Però, dall’altra parte, non rinunciava a classici recenti come “The Rising” o “Lonesome Day”, che certamente nessuno si sarebbe aspettato di sentire in acustico e che, detto fra noi, neppure erano così tanto entusiasmanti in quelle nuove versioni. Ad ogni modo, così come riusciva a ipnotizzare quindicimila persone con una “The River” al piano, riusciva anche a farle alzare tutte quante a ballare come pazze, strimpellando con l’acustica gli accordi di “Ramrod” e “Open All Night”.

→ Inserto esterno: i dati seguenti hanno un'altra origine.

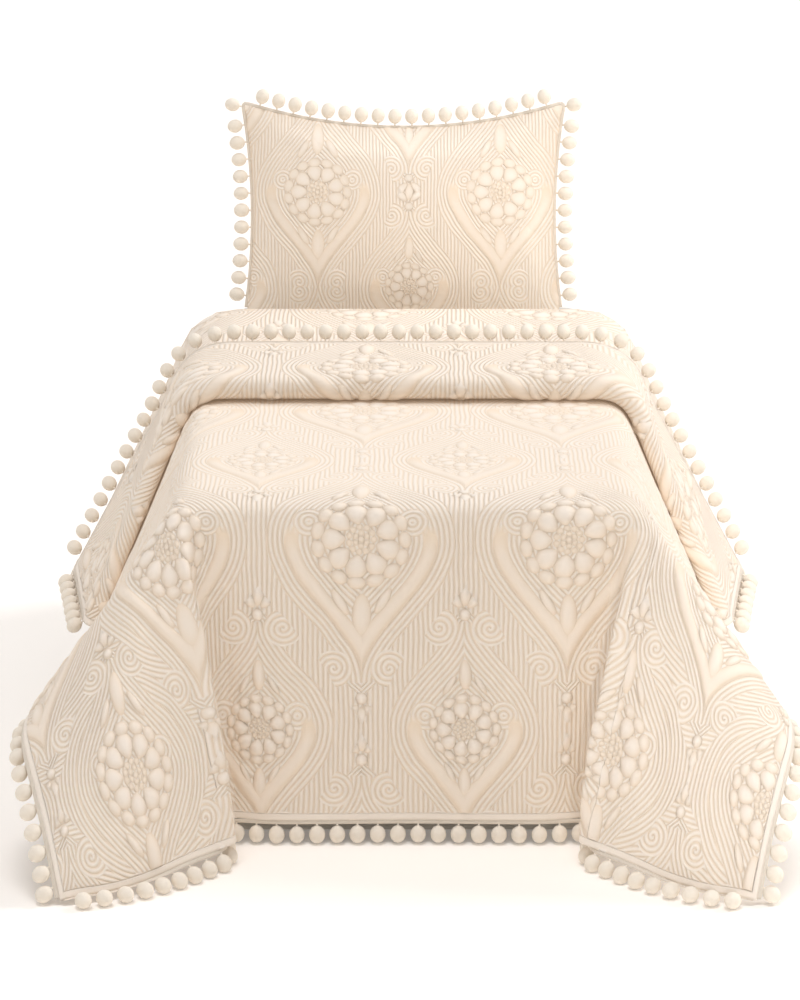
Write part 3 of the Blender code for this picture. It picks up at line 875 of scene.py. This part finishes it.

Ecco, magari quando ascolti un concerto del genere seduto alla scrivania con le cuffie nelle orecchie, certe cose viene naturale saltarle. Ma quando ero lì, queste differenze tra i vari momenti e queste sbavature, non le avevo proprio notate. Un buon segno, di sicuro: è stato un tour unico nel suo genere, e adesso, a dieci anni di distanza e con i piani per il futuro ancora nebulosi, sarebbe bello rivederlo da solo sul palco.